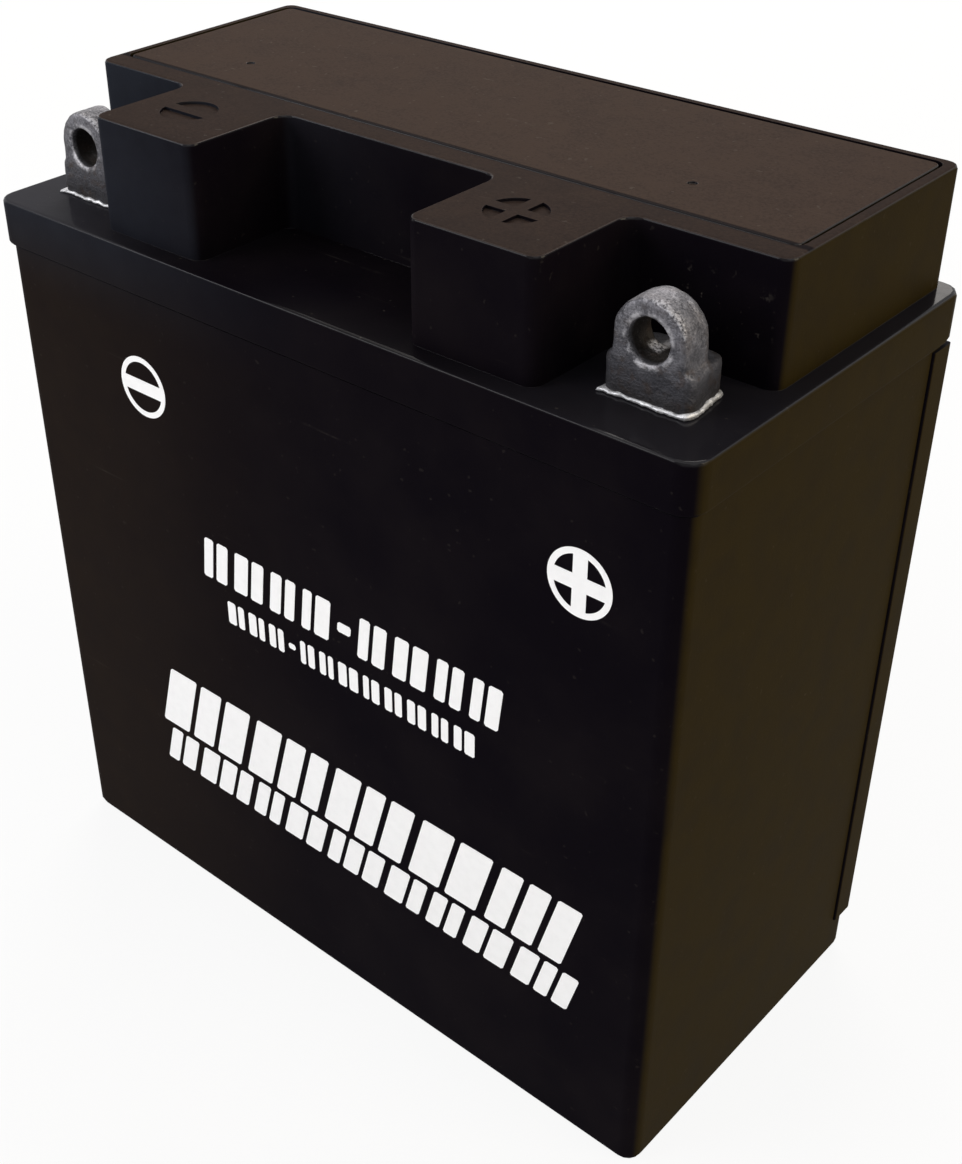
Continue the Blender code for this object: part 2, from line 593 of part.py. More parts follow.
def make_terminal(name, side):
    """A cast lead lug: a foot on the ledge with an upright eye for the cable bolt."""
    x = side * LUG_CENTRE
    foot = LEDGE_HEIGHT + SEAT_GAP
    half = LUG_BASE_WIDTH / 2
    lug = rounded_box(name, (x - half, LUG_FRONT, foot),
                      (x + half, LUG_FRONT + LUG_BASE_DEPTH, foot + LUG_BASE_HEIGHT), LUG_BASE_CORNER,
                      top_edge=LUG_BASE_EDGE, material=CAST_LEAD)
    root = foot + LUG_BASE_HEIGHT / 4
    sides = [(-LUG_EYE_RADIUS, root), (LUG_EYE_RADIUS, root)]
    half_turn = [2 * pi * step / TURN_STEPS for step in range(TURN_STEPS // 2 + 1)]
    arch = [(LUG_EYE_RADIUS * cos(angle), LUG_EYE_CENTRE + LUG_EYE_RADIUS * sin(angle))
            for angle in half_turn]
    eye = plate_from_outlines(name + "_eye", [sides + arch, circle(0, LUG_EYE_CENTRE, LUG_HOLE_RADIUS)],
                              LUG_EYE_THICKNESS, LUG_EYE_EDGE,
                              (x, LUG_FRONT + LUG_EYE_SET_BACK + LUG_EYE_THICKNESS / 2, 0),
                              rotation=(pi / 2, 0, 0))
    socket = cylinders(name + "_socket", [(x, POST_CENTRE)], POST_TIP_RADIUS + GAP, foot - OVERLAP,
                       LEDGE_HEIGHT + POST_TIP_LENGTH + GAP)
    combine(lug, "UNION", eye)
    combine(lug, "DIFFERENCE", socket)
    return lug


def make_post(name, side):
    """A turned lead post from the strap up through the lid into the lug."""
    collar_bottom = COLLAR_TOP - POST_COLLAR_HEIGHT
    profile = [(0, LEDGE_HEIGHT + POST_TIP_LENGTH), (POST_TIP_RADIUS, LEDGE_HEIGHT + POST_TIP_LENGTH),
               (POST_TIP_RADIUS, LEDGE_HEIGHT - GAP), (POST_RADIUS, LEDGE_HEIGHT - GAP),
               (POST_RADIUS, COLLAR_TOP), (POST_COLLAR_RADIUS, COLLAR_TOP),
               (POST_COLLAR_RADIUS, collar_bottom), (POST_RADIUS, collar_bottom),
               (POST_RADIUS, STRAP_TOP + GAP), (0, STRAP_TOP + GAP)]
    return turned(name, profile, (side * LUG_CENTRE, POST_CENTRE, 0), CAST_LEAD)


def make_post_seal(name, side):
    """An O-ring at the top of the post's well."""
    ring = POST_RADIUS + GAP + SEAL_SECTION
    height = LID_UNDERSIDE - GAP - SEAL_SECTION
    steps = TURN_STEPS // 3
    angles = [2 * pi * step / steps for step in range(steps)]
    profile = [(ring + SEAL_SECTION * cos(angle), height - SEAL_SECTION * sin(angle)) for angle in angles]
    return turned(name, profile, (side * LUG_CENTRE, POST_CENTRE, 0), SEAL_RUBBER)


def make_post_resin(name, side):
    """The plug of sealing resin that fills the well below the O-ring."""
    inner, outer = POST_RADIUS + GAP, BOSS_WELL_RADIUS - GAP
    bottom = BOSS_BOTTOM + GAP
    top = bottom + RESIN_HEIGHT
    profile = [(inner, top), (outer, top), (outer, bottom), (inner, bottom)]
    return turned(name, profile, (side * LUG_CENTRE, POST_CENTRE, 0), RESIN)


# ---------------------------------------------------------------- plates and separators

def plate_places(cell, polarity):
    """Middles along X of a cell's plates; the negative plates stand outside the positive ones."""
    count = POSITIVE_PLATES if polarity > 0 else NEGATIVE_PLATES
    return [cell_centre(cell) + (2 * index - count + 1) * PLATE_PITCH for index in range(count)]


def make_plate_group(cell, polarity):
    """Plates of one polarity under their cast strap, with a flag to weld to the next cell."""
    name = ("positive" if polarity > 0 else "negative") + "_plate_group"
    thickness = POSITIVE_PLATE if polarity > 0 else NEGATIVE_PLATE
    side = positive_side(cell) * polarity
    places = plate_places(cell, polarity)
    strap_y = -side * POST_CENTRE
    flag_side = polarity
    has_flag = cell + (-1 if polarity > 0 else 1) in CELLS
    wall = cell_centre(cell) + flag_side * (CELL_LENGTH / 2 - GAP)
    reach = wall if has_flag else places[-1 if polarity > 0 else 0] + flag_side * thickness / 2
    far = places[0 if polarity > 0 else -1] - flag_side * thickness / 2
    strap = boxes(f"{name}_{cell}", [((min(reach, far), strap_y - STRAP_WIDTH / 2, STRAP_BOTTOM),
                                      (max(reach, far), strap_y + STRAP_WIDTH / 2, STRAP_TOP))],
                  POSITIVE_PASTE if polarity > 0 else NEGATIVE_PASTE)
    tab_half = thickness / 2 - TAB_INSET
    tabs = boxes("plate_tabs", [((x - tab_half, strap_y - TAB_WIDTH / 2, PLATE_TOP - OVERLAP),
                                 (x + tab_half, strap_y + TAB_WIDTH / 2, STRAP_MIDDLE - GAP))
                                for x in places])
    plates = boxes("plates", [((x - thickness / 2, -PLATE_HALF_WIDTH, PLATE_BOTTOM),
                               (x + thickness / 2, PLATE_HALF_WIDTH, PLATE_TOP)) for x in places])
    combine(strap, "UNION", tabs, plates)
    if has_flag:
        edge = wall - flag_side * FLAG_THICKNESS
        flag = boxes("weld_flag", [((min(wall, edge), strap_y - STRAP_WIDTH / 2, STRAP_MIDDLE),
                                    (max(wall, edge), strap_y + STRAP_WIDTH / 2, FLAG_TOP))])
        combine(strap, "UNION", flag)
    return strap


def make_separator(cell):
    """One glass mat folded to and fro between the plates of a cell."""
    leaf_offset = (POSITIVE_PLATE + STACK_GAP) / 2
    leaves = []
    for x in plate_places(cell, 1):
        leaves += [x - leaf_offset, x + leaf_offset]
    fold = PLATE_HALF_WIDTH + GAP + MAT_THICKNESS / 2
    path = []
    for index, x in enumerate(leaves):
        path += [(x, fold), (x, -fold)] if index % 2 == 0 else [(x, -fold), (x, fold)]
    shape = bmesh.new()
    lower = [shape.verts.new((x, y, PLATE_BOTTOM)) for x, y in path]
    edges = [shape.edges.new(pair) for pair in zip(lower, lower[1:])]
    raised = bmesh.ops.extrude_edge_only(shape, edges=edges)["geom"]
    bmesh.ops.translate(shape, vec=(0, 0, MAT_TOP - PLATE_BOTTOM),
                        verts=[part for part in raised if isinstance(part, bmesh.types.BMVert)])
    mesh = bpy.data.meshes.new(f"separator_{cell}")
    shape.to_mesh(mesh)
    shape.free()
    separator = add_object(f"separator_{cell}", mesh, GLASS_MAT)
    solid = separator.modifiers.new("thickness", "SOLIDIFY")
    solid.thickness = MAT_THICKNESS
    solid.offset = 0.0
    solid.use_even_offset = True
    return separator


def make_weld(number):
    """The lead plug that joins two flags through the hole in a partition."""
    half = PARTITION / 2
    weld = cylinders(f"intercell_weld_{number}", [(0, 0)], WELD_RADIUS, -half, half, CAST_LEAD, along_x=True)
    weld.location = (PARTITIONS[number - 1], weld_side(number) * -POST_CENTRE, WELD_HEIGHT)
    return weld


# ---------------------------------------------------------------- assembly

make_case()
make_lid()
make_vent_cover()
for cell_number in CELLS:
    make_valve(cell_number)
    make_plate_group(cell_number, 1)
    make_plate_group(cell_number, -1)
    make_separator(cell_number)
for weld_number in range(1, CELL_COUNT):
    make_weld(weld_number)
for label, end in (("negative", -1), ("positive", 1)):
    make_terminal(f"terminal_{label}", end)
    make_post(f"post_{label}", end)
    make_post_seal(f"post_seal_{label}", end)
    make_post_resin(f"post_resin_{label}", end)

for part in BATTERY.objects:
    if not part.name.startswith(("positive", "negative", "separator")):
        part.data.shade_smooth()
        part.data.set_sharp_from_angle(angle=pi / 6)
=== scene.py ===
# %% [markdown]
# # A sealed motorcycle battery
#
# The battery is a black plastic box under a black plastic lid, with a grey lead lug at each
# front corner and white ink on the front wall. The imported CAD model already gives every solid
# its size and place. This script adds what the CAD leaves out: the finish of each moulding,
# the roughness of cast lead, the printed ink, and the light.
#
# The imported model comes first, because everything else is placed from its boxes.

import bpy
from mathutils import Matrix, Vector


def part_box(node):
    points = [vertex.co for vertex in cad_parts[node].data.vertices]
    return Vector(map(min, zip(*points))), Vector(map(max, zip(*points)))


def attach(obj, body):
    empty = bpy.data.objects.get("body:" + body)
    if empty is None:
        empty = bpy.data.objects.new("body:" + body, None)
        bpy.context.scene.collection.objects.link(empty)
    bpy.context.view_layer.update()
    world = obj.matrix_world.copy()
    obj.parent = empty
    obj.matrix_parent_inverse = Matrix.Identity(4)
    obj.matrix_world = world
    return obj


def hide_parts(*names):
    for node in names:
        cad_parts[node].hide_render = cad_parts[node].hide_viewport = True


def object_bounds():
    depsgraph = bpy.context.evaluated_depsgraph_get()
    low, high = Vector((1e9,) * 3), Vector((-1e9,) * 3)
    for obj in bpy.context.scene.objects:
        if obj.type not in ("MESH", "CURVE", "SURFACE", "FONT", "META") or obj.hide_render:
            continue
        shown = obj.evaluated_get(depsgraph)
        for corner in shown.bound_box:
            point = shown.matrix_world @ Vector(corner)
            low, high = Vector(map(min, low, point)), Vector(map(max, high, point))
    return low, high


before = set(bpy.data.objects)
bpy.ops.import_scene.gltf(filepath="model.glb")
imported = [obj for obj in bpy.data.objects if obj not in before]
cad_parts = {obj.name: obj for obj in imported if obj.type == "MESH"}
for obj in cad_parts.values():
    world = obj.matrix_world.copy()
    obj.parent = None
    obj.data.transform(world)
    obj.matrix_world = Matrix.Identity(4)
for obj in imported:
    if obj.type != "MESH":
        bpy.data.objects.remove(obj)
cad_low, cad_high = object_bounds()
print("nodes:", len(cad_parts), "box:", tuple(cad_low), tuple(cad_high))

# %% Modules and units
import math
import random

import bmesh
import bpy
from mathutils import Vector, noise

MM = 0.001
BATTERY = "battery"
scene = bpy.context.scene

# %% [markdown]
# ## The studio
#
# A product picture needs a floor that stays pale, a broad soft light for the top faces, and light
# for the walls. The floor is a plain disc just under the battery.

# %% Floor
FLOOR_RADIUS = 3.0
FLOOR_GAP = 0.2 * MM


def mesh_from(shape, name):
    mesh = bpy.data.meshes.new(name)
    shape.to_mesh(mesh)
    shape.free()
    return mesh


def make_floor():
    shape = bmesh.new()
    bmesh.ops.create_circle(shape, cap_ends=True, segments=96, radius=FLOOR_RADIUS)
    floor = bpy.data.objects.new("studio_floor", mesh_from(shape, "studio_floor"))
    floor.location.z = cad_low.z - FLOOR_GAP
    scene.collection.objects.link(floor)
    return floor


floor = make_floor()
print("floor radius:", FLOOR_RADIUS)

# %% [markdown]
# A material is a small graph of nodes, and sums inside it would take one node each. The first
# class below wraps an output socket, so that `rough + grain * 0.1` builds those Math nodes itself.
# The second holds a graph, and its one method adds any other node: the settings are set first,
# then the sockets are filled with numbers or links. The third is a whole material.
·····
### TASK OBJECTIVE
Set down, exactly as written, each line of the data from its opening line through the one containing "POST_CENTRE, 0), CAST_LEAD)". Output nothing more.

### EXPECTED OUTPUT
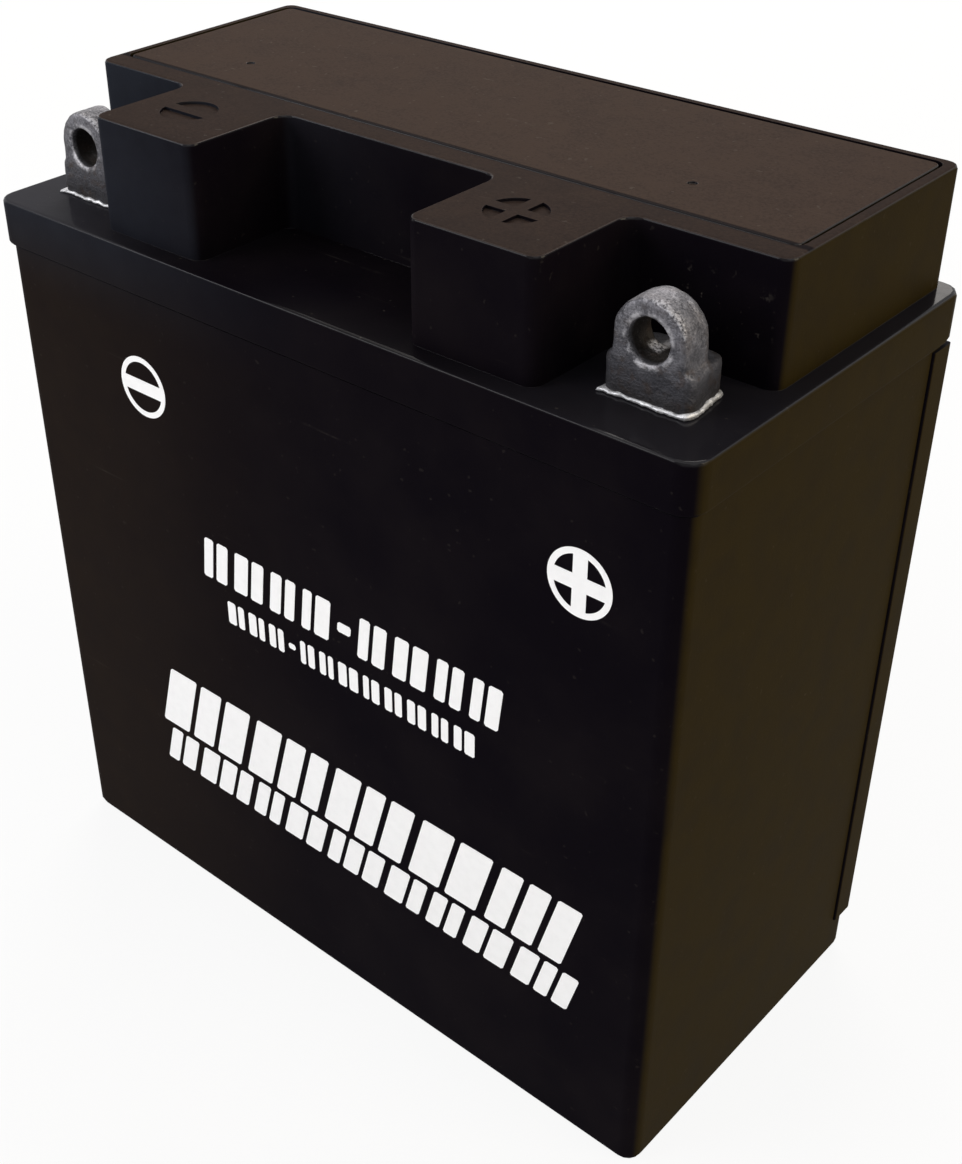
Continue the Blender code for this object: part 2, from line 593 of part.py. More parts follow.
def make_terminal(name, side):
    """A cast lead lug: a foot on the ledge with an upright eye for the cable bolt."""
    x = side * LUG_CENTRE
    foot = LEDGE_HEIGHT + SEAT_GAP
    half = LUG_BASE_WIDTH / 2
    lug = rounded_box(name, (x - half, LUG_FRONT, foot),
                      (x + half, LUG_FRONT + LUG_BASE_DEPTH, foot + LUG_BASE_HEIGHT), LUG_BASE_CORNER,
                      top_edge=LUG_BASE_EDGE, material=CAST_LEAD)
    root = foot + LUG_BASE_HEIGHT / 4
    sides = [(-LUG_EYE_RADIUS, root), (LUG_EYE_RADIUS, root)]
    half_turn = [2 * pi * step / TURN_STEPS for step in range(TURN_STEPS // 2 + 1)]
    arch = [(LUG_EYE_RADIUS * cos(angle), LUG_EYE_CENTRE + LUG_EYE_RADIUS * sin(angle))
            for angle in half_turn]
    eye = plate_from_outlines(name + "_eye", [sides + arch, circle(0, LUG_EYE_CENTRE, LUG_HOLE_RADIUS)],
                              LUG_EYE_THICKNESS, LUG_EYE_EDGE,
                              (x, LUG_FRONT + LUG_EYE_SET_BACK + LUG_EYE_THICKNESS / 2, 0),
                              rotation=(pi / 2, 0, 0))
    socket = cylinders(name + "_socket", [(x, POST_CENTRE)], POST_TIP_RADIUS + GAP, foot - OVERLAP,
                       LEDGE_HEIGHT + POST_TIP_LENGTH + GAP)
    combine(lug, "UNION", eye)
    combine(lug, "DIFFERENCE", socket)
    return lug


def make_post(name, side):
    """A turned lead post from the strap up through the lid into the lug."""
    collar_bottom = COLLAR_TOP - POST_COLLAR_HEIGHT
    profile = [(0, LEDGE_HEIGHT + POST_TIP_LENGTH), (POST_TIP_RADIUS, LEDGE_HEIGHT + POST_TIP_LENGTH),
               (POST_TIP_RADIUS, LEDGE_HEIGHT - GAP), (POST_RADIUS, LEDGE_HEIGHT - GAP),
               (POST_RADIUS, COLLAR_TOP), (POST_COLLAR_RADIUS, COLLAR_TOP),
               (POST_COLLAR_RADIUS, collar_bottom), (POST_RADIUS, collar_bottom),
               (POST_RADIUS, STRAP_TOP + GAP), (0, STRAP_TOP + GAP)]
    return turned(name, profile, (side * LUG_CENTRE, POST_CENTRE, 0), CAST_LEAD)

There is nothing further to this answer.